Haciendo el bien
Alejandra María Sosa Elízaga**
“Pasó haciendo el bien”
Con esta breve frase, que leemos en la Primera Lectura que se proclama en Misa este Domingo de Pascua (ver Hch 10, 34.37-43), san Pedro resumió genialmente todo lo que hizo Jesús en este mundo: el bien.
Es verdad. Sanó enfermos, revivió muertos, expulsó demonios, consoló afligidos, reparó injusticias, defendió la dignidad de desposeídos y discriminados, anunció la Buena Nueva del Reino, un Reino de amor, paz, perdón, justicia, verdad, al que estamos todos convocados. Todos los que se encontraron con Él con corazón bien dispuesto, quedaron colmados de amor y esperanza.
Realmente hizo el bien. Pero cabe preguntarnos, ¿sólo lo hizo en el pasado?, en ‘aquel tiempo’, del que hablan los Evangelios?
Mucha gente considera que Jesús fue un gran filántropo, una buena persona que hizo actos notables en favor de los demás y punto.
Y tendrían razón si no fuera porque hay algo que diferencia a Jesús de todos los filántropos y ‘buenas gentes’ que ha habido en el mundo: ellos murieron y se quedaron muertos, pero Cristo murió y ¡no se quedó muerto! Tenemos incontables testimonios de ello; el propio san Pedo dio fe de que así sucedió; en la Lectura dominical lo vemos afirmar ante una multitud, que él y muchos otros testigos, comieron y bebieron con Jesús “después de que resucitó de entre los muertos” (Hch 10, 41).
Que Jesús, que “pasó haciendo el bien”, haya resucitado, tiene para nosotros, al menos, tres implicaciones:
1. Por una parte, significa que Jesús no era simplemente un buen hombre, sino el Hijo de Dios, “Dios-con-nosotros” (Mt 1,23), y por lo tanto, el bien que hizo no se limitó, como necesariamente se limita el bien que podemos hacer los seres humanos, a proporcionar un beneficio para esta vida, sino que el bien que hizo tiene una trascendencia infinita, es semilla de vida eterna.

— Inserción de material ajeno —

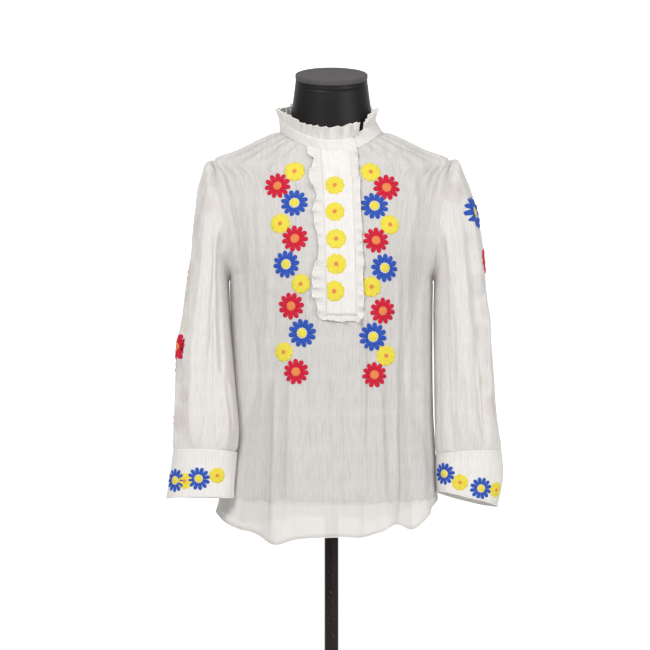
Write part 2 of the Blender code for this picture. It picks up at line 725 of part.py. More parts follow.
def make_placket_ruffle(grid, look, home):
    path = trim_path(grid)
    rows = []
    for share in (0.0, 0.5, 1.0):
        row = []
        for i, (point, way, out, width) in enumerate(path):
            wave = TRIM_WAVE * share * (i % 2)
            swell = 1 + TRIM_SWELL * (i % 2) * math.sin(i * TRIM_BEAT)
            reach = TRIM_CLEAR + width * share * swell
            row.append((point + way * reach + out * (TRIM_LIFT * share + wave), out))
        rows.append(row)
    cloth_wall("placket_ruffle", rows, COTTON, look, home)


def form_point(ring, angle):
    """Point of the dress form. angle 0 is the front and 90 degrees the right side."""
    c, s = math.cos(angle), math.sin(angle)
    depth, z_middle = (ring.front, ring.z_front) if c > 0 else (ring.back, ring.z_back)
    roll = abs(c) ** ring.flat
    return Vector(
        (
            ring.half_width * s,
            ring.y_side - depth * c,
            ring.z_side + (z_middle - ring.z_side) * roll,
        )
    )


def loft(name, rings, look, home):
    """Closed body through rings of points, with flat ends."""
    build = bmesh.new()
    made = [[build.verts.new(point) for point in ring] for ring in rings]
    count = len(rings[0])
    for low, high in zip(made, made[1:]):
        for c in range(count):
            d = (c + 1) % count
            build.faces.new((low[c], low[d], high[d], high[c]))
    build.faces.new(made[0])
    build.faces.new(made[-1])
    bmesh.ops.recalc_face_normals(build, faces=build.faces)
    mesh = bpy.data.meshes.new(name)
    build.to_mesh(mesh)
    build.free()
    mesh.shade_smooth()
    mesh.set_sharp_from_angle(angle=SHARP_EDGE)
    return add_object(name, mesh, look, home)


def make_form(look, cap_look, home):
    angles = [2 * math.pi * c / FORM_COLUMNS for c in range(FORM_COLUMNS)]
    rings = [[form_point(ring, angle) for angle in angles] for ring in FORM_RINGS]
    loft("form_torso", rings, look, home)
    top = rings[-1]
    middle = sum(top, Vector()) / len(top)
    side, back = top[FORM_COLUMNS // 4], top[FORM_COLUMNS // 2]
    up = (side - middle).cross(back - middle).normalized()

    def cap_ring(rise, growth):
        return [middle + (p - middle) * growth + up * (SEAM + rise) for p in top]

    cap_rings = [
        cap_ring(0.0, CAP_TOP_GROWTH),
        cap_ring(CAP_BEVEL, CAP_GROWTH),
        cap_ring(CAP_THICKNESS - CAP_BEVEL, CAP_GROWTH),
        cap_ring(CAP_THICKNESS, CAP_TOP_GROWTH),
    ]
    loft("form_cap", cap_rings, cap_look, home)


def make_pole(look, home):
    low, high = HUB_HEIGHT + SEAM, FORM_RINGS[0].z_front - SEAM
    bpy.ops.mesh.primitive_cylinder_add(
        vertices=POLE_SIDES, radius=POLE_RADIUS, depth=high - low, location=(0, 0, (low + high) / 2)
    )
    pole = bpy.context.object
    pole.name = "stand_pole"
    pole.data.materials.append(look)
    pole.data.shade_smooth()
    pole.data.set_sharp_from_angle(angle=SHARP_EDGE)
    for place in list(pole.users_collection):
        place.objects.unlink(pole)
    home.objects.link(pole)


def make_base(look, home):
    mesh = bpy.data.meshes.new("stand_base")
    points = [(x, 0.0, z) for x, z in BASE_PROFILE]
    mesh.from_pydata(points, [(i, i + 1) for i in range(len(points) - 1)], [])
    base = add_object("stand_base", mesh, look, home)
    turned = base.modifiers.new("turned", "SCREW")
    turned.steps = turned.render_steps = BASE_SIDES
    turned.use_merge_vertices = True
    turned.merge_threshold = 0.0001
    turned.use_smooth_shade = False


def main():
    clear_scene()
    home = collection()
    cotton = material("crinkled_cotton", COTTON_WHITE)
    form_black = material("form_black", FORM_BLACK)
    cap_grey = material("cap_grey", CAP_GREY)
    pole_black = material("pole_black", POLE_BLACK)

    make_panel("front", 1, cotton, home)
    make_panel("back", -1, cotton, home)
    right = make_sleeve("sleeve_right", RIGHT_SLEEVE, RIGHT_CREASES, 1, cotton, home)
    left = make_sleeve("sleeve_left", LEFT_SLEEVE, LEFT_CREASES, -1, cotton, home)
    make_cuff("cuff_right", RIGHT_CUFF, 1, *right, cotton, home)
    make_cuff("cuff_left", LEFT_CUFF, -1, *left, cotton, home)
    make_collar_ruffle(make_collar(cotton, home), cotton, home)
    make_placket_ruffle(make_placket(cotton, home), cotton, home)
    make_form(form_black, cap_grey, home)
    make_pole(pole_black, home)
    make_base(pole_black, home)


if __name__ == "__main__":
    main()
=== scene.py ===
"""Looks of a blouse of sheer crinkled cotton with embroidered flowers, on a limbless dress form."""

import math
from collections import namedtuple

import bmesh
import bpy
import numpy as np
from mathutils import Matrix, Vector


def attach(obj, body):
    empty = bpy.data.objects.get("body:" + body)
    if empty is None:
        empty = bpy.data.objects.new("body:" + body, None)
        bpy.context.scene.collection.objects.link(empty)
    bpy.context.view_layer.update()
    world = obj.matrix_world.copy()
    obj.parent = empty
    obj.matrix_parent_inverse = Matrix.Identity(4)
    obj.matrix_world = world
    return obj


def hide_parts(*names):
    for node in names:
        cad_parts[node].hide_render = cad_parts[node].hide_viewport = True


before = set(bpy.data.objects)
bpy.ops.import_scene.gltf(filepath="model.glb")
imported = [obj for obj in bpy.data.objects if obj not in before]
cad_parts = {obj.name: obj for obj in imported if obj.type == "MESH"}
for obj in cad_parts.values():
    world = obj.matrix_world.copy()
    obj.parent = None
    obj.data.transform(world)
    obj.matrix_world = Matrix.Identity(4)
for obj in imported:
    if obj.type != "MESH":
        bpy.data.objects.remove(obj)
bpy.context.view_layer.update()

bl_info = {
    "name": "Blouse on a dress form",
    "version": (1, 0, 0),
    "blender": (4, 5, 0),
    "location": "3D View > Sidebar > Blouse",
    "description": "Makes the cloth, embroidery, seams, dress form and stage",
    "category": "Object",
}

ROOT = "root"


def table(kind, *rows):
    """Rows of a table as tuples with named columns."""
    return tuple(kind(*row) for row in rows)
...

2. En segundo lugar, y no por ello menos importante, significa que Jesús no solamente hizo el bien en el pasado, como hubiera sucedido si hubiera sido un hombre bueno que hubiera muerto y se hubiera quedado muerto. Como resucitó, está vivo, y es el mismo ayer, hoy y siempre, el bien que hizo en el pasado, lo sigue haciendo hoy.

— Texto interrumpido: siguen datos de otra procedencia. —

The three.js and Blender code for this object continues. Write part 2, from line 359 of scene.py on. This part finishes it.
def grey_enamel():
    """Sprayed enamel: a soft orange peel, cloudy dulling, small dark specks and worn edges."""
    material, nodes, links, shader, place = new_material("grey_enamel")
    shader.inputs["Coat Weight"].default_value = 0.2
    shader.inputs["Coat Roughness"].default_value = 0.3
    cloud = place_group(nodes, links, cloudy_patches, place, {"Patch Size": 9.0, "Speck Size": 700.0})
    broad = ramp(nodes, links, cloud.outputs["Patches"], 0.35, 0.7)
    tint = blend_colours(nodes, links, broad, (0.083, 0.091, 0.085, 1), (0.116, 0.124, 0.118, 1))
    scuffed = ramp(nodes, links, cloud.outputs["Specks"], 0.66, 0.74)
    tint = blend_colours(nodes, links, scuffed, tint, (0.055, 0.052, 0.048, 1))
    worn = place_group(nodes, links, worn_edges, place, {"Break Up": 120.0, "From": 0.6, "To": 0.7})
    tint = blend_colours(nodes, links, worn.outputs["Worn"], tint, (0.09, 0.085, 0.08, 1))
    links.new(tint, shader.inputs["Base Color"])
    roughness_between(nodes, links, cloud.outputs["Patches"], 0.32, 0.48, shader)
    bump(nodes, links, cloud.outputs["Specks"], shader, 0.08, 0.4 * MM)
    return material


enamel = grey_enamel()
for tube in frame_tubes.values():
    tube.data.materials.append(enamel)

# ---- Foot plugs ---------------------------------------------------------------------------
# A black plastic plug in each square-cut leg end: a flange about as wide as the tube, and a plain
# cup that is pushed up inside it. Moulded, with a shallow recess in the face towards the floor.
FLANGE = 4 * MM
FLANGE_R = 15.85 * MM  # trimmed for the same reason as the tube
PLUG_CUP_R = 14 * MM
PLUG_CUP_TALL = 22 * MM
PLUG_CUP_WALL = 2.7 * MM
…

No en balde una Plegaria Eucarística se dirige a Dios Padre en nombre de Jesucristo, nuestro Señor, “por quien concedes al mundo todos los bienes”, tiempo presente que indica que los sigue concediendo.
Ello implica que en toda circunstancia, en las alegrías y las tristezas, cuando todo sale bien y cuando no, podemos volver hacia Él la mirada y el corazón con la absoluta confianza de que, como afirma san Pablo, “en todo interviene para bien” (Rom 8, 28), que de Él recibimos siempre bienes y sólo bienes, aunque no siempre sepamos reconocerlos ni agradecerlos.
3. Por último, significa que si Jesús hizo y hace el bien, y nosotros somos Sus seguidores, más aún, Él es nuestra cabeza y nosotros somos Su cuerpo (ver Col 1,18), estamos llamados a imitarle, a hacer el bien como Él.
Ello implica no sólo no hacer el mal, sino no conformarnos con no hacerlo, no quedarnos de brazos cruzados, aferrados a la falsa seguridad que nos da la inmovilidad (si no me mueve no tropiezo, no caigo, no me lastimo...). Estamos llamados a hacer el bien, y la gran noticia es que contamos no sólo con el ejemplo de lo que hizo Jesús en el pasado, y que leemos en los Evangelios, sino con la ayuda que nos da en el presente, tanto por el bien que hace hoy en día en nuestra vida (y hay que estar atentos para captarlo y agradecerlo), como por la ayuda que nos da para que podamos imitarlo.
Decía santa Teresa de Ávila que no debemos desesperar por tener el corazón pequeño, egoísta, mezquino, pues Dios tiene el poder de hacernos grande el corazón.
Así pues, si nos cuesta hacer el bien, si nos gana el egoísmo, la indiferencia, la flojera, tomémonos de la mano llagada del Resucitado, pidámosle que nos enseñe a darnos, como Él, sin medida, y nos mantenga siempre a Su lado, haciendo el bien.